- **Directive**: The data below needs to be returned exactly, line for line.

++++ Information provided ++++

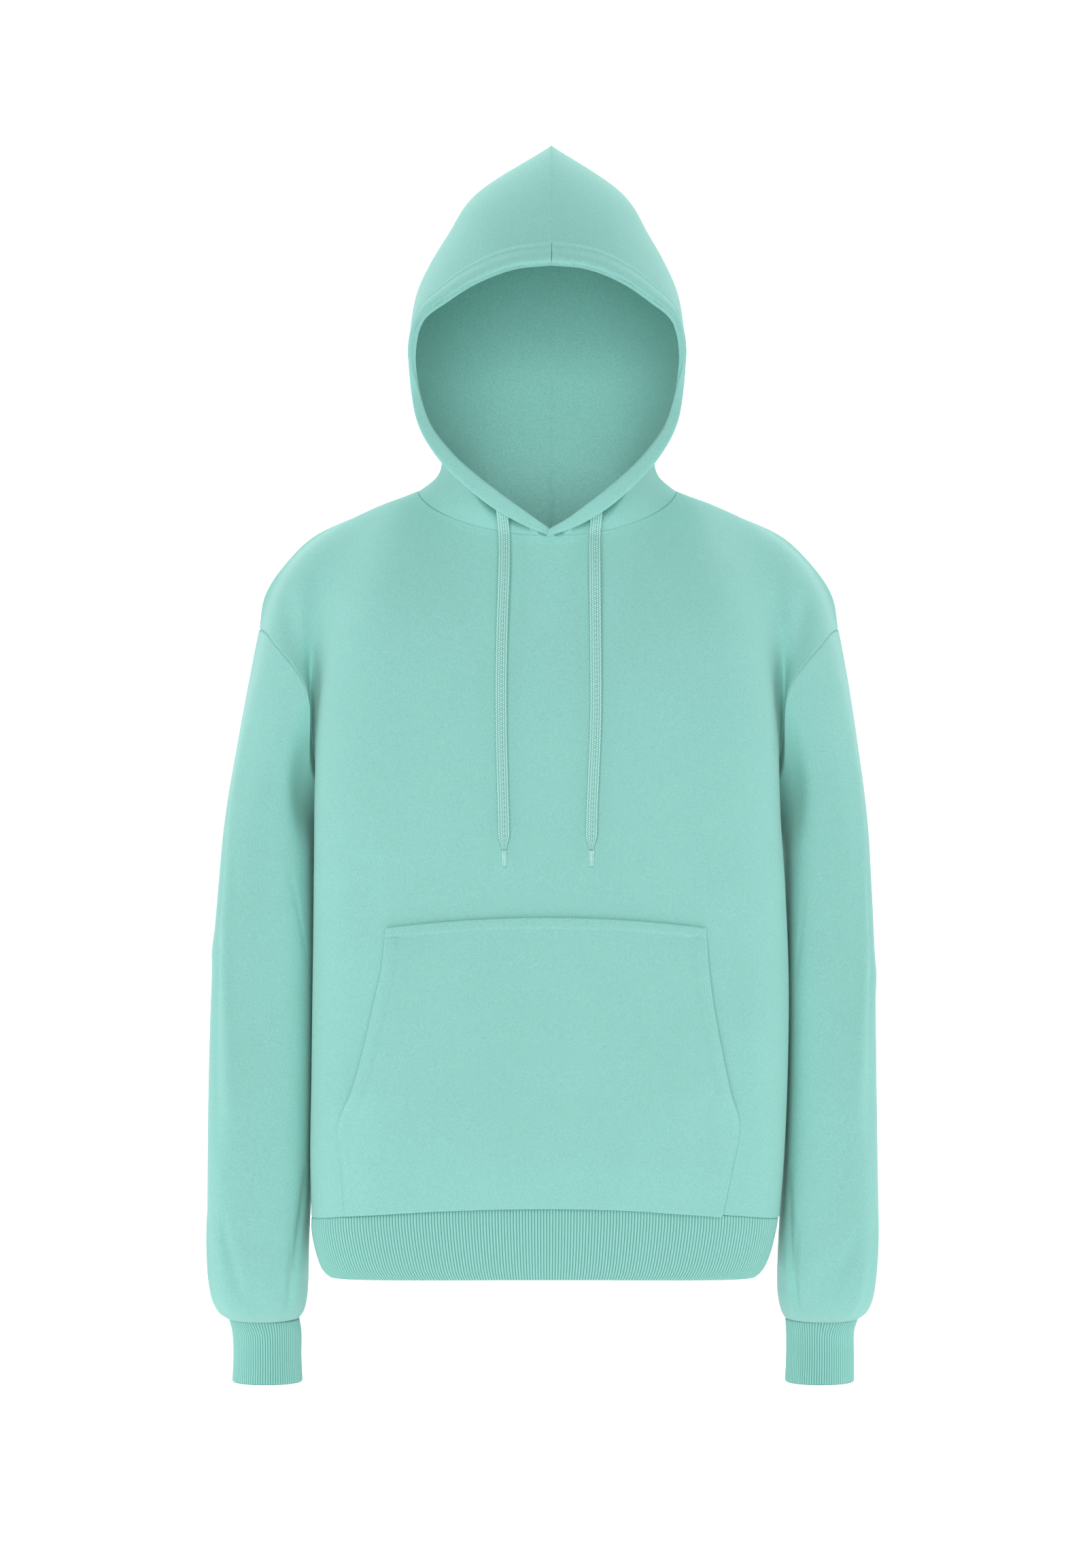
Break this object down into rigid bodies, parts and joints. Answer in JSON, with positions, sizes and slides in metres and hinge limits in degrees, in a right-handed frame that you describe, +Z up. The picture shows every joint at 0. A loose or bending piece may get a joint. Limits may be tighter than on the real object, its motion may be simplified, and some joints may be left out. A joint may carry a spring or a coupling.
{
  "type": "pullover hoodie",
  "caption": "Pullover hoodie in brushed fleece, filled out as if worn, with a raised hood, flat drawcord, kangaroo pocket, and ribbed hem and cuffs.",
  "frame": {"origin": "middle of the neck opening, level with the highest point of the shoulders, where the wearer's shoulders carry the garment", "axes": "+X to the right as seen from the front, -Y out of the front, +Z up"},
  "size_m": [0.5863, 0.2923, 1.092],
  "materials": {
    "fleece": "matte brushed fleece, mint green",
    "rib": "matte rib knit, mint green",
    "tape": "matte flat braid, mint green",
    "aglet": "clear shrink tube over the tape's end"
  },
  "bodies": {
    "root": {"front": "fleece", "back": "fleece", "pocket": "fleece", "hem_rib": "rib", "sleeve_left": "fleece", "cuff_left": "rib", "hood_left": "fleece", "sleeve_right": "fleece", "cuff_right": "rib", "hood_right": "fleece", "drawcord_left": "tape", "aglet_left": "aglet", "drawcord_right": "tape", "aglet_right": "aglet"}
  },
  "joints": []
}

++++

- **Output below**:
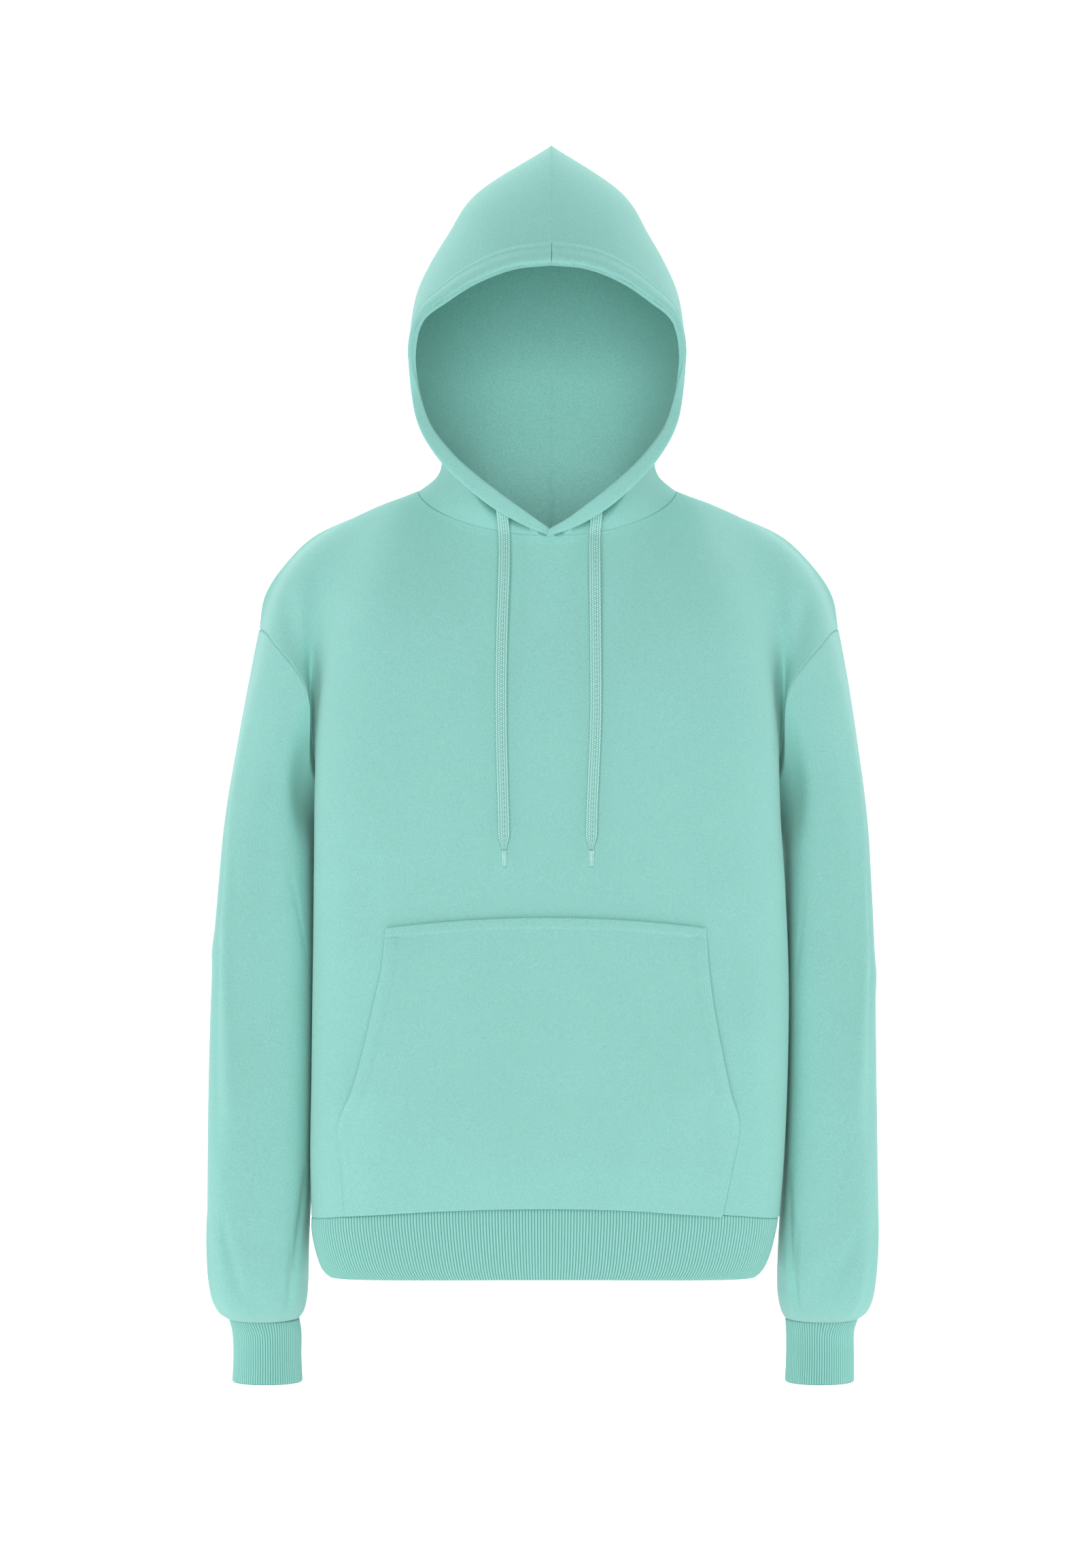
Break this object down into rigid bodies, parts and joints. Answer in JSON, with positions, sizes and slides in metres and hinge limits in degrees, in a right-handed frame that you describe, +Z up. The picture shows every joint at 0. A loose or bending piece may get a joint. Limits may be tighter than on the real object, its motion may be simplified, and some joints may be left out. A joint may carry a spring or a coupling.
{
  "type": "pullover hoodie",
  "caption": "Pullover hoodie in brushed fleece, filled out as if worn, with a raised hood, flat drawcord, kangaroo pocket, and ribbed hem and cuffs.",
  "frame": {"origin": "middle of the neck opening, level with the highest point of the shoulders, where the wearer's shoulders carry the garment", "axes": "+X to the right as seen from the front, -Y out of the front, +Z up"},
  "size_m": [0.5863, 0.2923, 1.092],
  "materials": {
    "fleece": "matte brushed fleece, mint green",
    "rib": "matte rib knit, mint green",
    "tape": "matte flat braid, mint green",
    "aglet": "clear shrink tube over the tape's end"
  },
  "bodies": {
    "root": {"front": "fleece", "back": "fleece", "pocket": "fleece", "hem_rib": "rib", "sleeve_left": "fleece", "cuff_left": "rib", "hood_left": "fleece", "sleeve_right": "fleece", "cuff_right": "rib", "hood_right": "fleece", "drawcord_left": "tape", "aglet_left": "aglet", "drawcord_right": "tape", "aglet_right": "aglet"}
  },
  "joints": []
}